I’ve decided to pursue a second master’s degree—this time in Mathematics and Statistics at SIUE.

People ask: “You already have an MS in Computer Science. Why go back?”

The Honest Answer

Computer science gave me tools. Mathematics gives me foundations.

I kept hitting walls in my research where I needed deeper statistical theory. I could implement algorithms, but I didn’t fully understand the mathematical principles underlying them:

  • Why does maximum likelihood estimation work?
  • What are the asymptotic properties of bootstrap confidence intervals?
  • How do you prove consistency of estimators?

I could use these methods. I couldn’t derive them.

What I’m After

This degree is about:

  • Rigorous statistical theory: Measure-theoretic probability, asymptotic theory, decision theory
  • Mathematical maturity: Proving theorems, not just computing
  • Statistical computing: Building estimators from first principles
  • Survival analysis: My specific research focus—reliability theory with censored and masked data

The Deeper Motivation

Mathematics represents a different mode of thought than programming. Code is imperative—you tell the machine what to do. Math is declarative—you describe what must be true.

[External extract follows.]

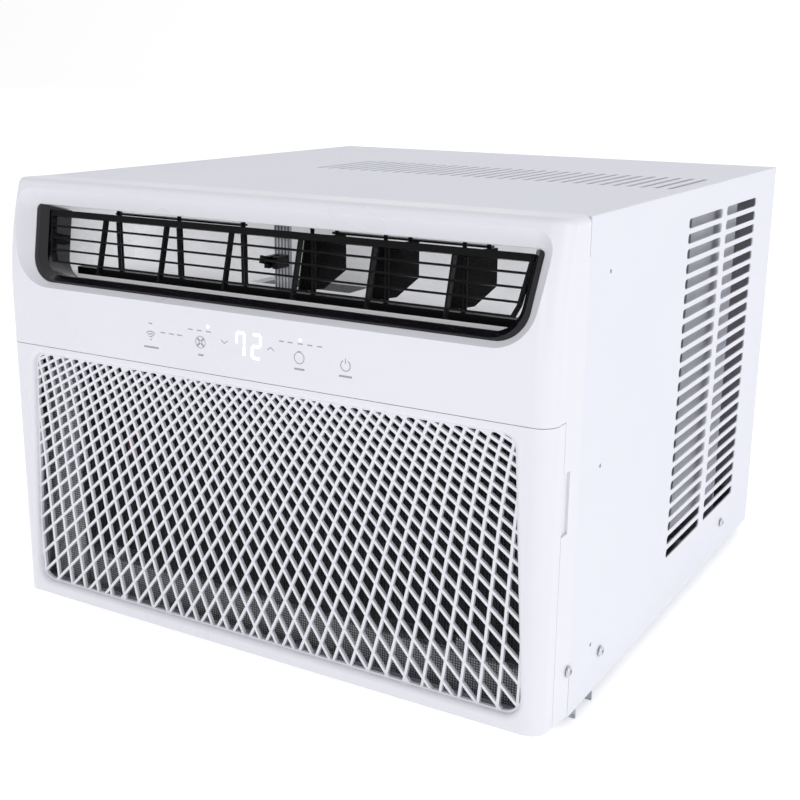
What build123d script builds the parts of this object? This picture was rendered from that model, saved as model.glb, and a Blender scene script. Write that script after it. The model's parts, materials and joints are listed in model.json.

I want both modes available to me.

Also: I’m increasingly drawn to the aesthetics of mathematical reasoning. The elegance of a good proof. The satisfaction of deriving a result rather than looking it up.

What This Means

For the next few years, I’ll be deep in:

  • Probability theory
  • Statistical inference
  • Linear models
  • Survival analysis
  • Computational statistics

This will change how I think about problems. That’s exactly what I’m hoping for.


Starting this journey in 2020. Let’s see where it leads.